Presentation of new book by Vladimir Goss

On Friday (October 22, 2010), an art history workshop - or a discussion and debate - will be held at Collegium Budapest. The topic will be the new book by Vladimir Goss, titled: Four Centuries of European Art, 800-1200 - A View from Southeast (Četiri stoljeća europske umjetnosti: 800-1200. Pogled s jugoistoka) (Zagreb, Golden Marketing, 2010).

The program is the following:

Xavier Barral i Altet – Presentation of the book

Ernő Marosi and Béla Zsolt Szakács – Critical comments

Vladimir Goss – Responses

Vladimir Goss is a Professor of Art History at the University of Rijeka, he has taught several years in the US (Michigan-Dearborn, Michigan-Ann Arbor, North Carolina - Chapel Hill), among other works, he is author of Early Croatian Architecture (London: Duckworth, 1987) and Pre-Romanesque Architecture in Croatia (Zagreb: Art Studio Azinović, 2006). He was President of the Governing Board of the Institute of Art History, Zagreb (2005 -2007).

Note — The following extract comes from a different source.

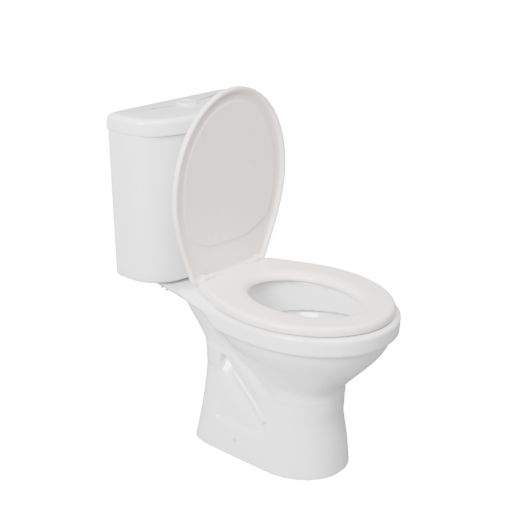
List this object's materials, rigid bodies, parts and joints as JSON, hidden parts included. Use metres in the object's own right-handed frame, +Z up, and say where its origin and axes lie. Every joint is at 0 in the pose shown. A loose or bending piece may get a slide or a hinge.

Xavier Barral i Altet, Professor Emeritus of Art History at the University of Rennes, is currently a Fellow at Collegium Budapest; Ernő Marosi, senior researcher, Institute for Art History at the HAS, Professor Emeritus at the Eötvös Loránd University, is a former Fellow at Collegium Budapest; Béla Zsolt Szakács, Associate Professor of Art History at the Pázmány Péter Catholic University and the Dept. of Medieval Studies at the Central European University, is also a former Fellow at Collegium Budapest.

Vladimir Goss is also the main coordinator of the website ROMANIKA.NET. The website is dedicated to the research project The Romanesque between the Sava and the Drava Rivers and European Culture, and contains a wealth of information on the subject.